- [Raw data]:
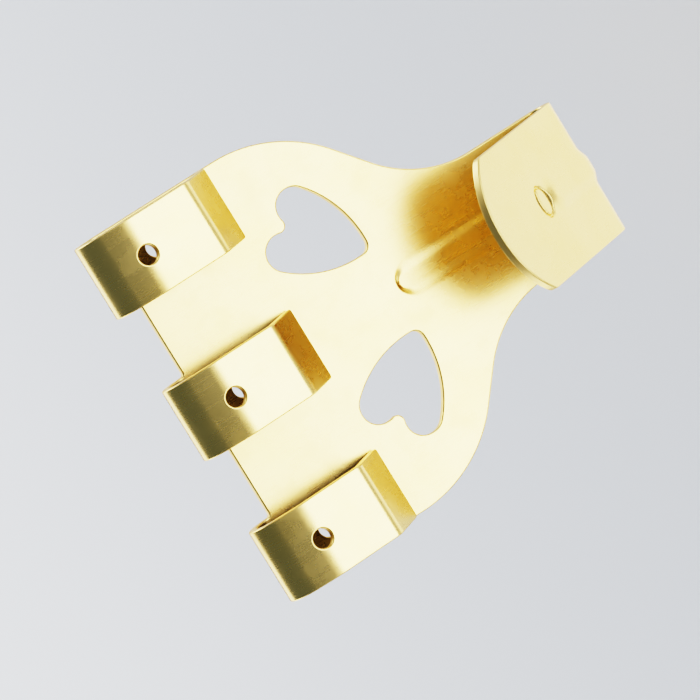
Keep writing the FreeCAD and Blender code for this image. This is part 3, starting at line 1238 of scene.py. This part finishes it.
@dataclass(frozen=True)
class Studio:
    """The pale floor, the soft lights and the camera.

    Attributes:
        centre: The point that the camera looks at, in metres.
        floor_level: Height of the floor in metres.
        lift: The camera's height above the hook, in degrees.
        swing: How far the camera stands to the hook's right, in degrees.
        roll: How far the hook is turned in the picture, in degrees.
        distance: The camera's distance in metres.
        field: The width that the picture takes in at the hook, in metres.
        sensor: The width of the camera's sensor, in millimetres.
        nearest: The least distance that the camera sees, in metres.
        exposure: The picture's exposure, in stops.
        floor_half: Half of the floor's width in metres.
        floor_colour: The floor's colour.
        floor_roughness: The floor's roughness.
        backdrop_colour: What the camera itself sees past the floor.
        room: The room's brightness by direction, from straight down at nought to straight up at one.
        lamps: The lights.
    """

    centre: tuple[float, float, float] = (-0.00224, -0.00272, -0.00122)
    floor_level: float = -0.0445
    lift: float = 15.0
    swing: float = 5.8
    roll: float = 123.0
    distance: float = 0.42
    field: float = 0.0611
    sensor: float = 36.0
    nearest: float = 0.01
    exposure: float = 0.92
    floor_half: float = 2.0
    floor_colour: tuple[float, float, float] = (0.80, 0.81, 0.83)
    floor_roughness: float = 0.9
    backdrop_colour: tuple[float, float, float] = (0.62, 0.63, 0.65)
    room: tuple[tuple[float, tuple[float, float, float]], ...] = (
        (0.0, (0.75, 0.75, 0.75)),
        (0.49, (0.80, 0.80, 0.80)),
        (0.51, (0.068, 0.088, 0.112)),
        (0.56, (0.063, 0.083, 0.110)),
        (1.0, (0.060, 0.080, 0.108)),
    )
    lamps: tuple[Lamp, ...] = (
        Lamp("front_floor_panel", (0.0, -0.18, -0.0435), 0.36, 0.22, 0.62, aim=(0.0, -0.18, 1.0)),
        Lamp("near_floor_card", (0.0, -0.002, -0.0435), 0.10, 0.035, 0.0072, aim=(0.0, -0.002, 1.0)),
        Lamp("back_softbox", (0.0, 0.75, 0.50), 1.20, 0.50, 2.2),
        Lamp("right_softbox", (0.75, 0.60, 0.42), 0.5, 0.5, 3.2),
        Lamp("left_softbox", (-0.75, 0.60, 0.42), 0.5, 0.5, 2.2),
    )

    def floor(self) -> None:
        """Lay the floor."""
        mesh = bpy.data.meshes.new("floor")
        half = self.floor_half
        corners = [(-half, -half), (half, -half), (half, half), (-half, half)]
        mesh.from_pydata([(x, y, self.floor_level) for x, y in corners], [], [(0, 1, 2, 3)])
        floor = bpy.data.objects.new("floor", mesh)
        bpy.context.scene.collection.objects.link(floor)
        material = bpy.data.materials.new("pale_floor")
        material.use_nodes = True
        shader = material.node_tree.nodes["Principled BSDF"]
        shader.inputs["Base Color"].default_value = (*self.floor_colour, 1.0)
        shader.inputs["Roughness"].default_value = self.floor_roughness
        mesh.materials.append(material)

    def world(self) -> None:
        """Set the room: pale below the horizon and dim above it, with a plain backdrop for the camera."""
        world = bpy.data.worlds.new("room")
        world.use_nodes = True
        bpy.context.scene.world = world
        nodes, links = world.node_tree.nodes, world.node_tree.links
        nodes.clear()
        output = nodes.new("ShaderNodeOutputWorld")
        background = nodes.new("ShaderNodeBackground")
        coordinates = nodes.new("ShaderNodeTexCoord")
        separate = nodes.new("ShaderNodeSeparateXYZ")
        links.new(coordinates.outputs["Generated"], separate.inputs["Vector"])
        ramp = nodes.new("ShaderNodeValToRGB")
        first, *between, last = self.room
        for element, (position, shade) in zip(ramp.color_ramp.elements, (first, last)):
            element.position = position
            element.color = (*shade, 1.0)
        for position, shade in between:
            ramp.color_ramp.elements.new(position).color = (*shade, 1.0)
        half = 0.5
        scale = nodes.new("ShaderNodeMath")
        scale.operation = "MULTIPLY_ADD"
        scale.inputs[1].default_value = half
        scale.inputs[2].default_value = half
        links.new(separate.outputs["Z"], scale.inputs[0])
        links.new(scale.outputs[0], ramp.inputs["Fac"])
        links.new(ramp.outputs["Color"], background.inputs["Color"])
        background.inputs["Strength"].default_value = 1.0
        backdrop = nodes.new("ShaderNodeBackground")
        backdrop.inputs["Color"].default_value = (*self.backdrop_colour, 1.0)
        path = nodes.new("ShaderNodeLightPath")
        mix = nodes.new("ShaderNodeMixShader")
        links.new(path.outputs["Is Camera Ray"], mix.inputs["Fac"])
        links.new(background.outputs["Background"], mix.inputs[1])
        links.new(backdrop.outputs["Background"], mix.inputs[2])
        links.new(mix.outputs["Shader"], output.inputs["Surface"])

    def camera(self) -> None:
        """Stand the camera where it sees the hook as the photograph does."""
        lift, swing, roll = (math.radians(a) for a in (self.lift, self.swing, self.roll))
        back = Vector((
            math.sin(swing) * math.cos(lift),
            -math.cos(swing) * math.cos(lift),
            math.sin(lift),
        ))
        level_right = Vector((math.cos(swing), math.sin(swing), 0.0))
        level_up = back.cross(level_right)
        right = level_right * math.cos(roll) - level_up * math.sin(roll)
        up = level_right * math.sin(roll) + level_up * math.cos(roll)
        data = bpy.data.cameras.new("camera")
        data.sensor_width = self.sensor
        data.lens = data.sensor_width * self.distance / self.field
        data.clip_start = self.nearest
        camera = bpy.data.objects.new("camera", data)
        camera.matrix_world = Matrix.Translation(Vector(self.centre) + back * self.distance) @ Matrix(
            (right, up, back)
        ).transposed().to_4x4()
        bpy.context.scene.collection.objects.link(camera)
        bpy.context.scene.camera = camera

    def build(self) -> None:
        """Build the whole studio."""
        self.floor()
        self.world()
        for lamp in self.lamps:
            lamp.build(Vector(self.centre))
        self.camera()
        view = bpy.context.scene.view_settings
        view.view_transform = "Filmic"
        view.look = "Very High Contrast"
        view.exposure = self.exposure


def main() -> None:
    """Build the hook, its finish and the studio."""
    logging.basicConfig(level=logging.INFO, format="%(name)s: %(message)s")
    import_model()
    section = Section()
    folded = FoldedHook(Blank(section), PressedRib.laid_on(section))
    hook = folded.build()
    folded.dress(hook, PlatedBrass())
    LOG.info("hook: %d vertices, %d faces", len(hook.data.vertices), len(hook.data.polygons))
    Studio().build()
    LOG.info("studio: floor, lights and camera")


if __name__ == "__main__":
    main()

- [What is expected]: Look through the data and show every line containing "scene".

- [Solution for this problem]:
Keep writing the FreeCAD and Blender code for this image. This is part 3, starting at line 1238 of scene.py. This part finishes it.
        bpy.context.scene.collection.objects.link(floor)
        bpy.context.scene.world = world
        bpy.context.scene.collection.objects.link(camera)
        bpy.context.scene.camera = camera
        view = bpy.context.scene.view_settings